Юрченко, исполняя приказ, спустил захваченных гитлеровских солдат вниз и присоединил их к колонне пленных.
Танки проскочили проезд под железной дорогой и открыли огонь по баррикадам и балконам домов, откуда стреляли фаустники. Кругом — грохот орудий и пулеметно-автоматная трескотня. В нескольких местах что-то загорелось, рушились стены домов. Танкистам постоянно приходилось следить, как говорится, в оба: за противотанковыми орудиями и фаустниками.

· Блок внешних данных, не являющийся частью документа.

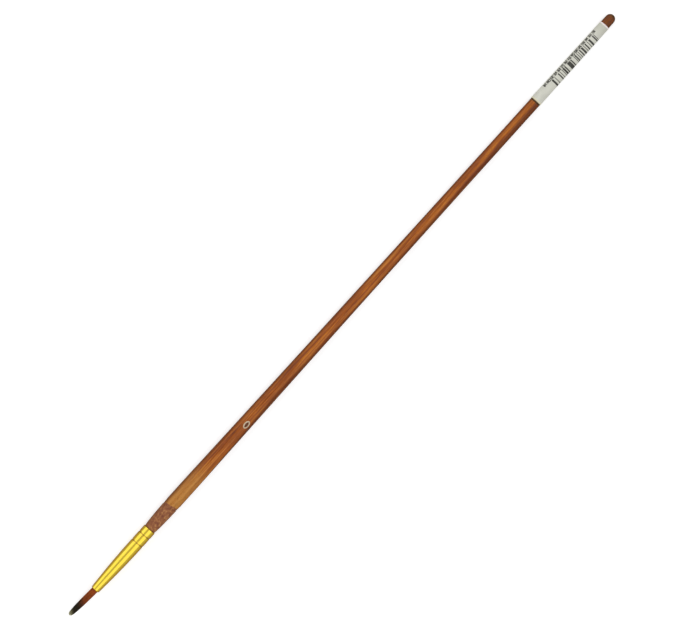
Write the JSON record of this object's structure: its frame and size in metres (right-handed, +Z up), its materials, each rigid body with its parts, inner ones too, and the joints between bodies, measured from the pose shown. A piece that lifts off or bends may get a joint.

Впереди с беззаветной храбростью действовал экипаж Федора Кичигина. От его выстрелов летели в воздух орудие за орудием, погибали их расчеты, фаустники. Машина Кичигина подошла к баррикаде из трамваев, заложенных мешками с песком, где пылал подбитый им «тигр». Перескочить эту баррикаду танк не мог. В этот критический момент успел высунуть голову из подвала и ударить по танку чудом уцелевший фаустник. Танк остановился. Кичигин выскочил, успел лишь швырнуть в подвал гранату и, сраженный автоматной очередью, упал. Когда подбежали к нему майор Лодвиков и лейтенант Демидов, он, весь окровавленный, лежал на тротуаре. Трудно было узнать на его груди ордена Красного Знамени и Красной Звезды. Геройски оборвалась жизнь партийного вожака тяжелотанковой роты, командира танка, бывшего завуча Змиевской средней школы Орловской области Федора Андреевича Кичигина. Уважали и любили мы его за командирский талант, человечность, культуру. Он неоднократно отличался в боях, сражался всегда самозабвенно, не жалея себя. За штурм Берлина Федор Андреевич посмертно был удостоен ордена Отечественной войны второй степени.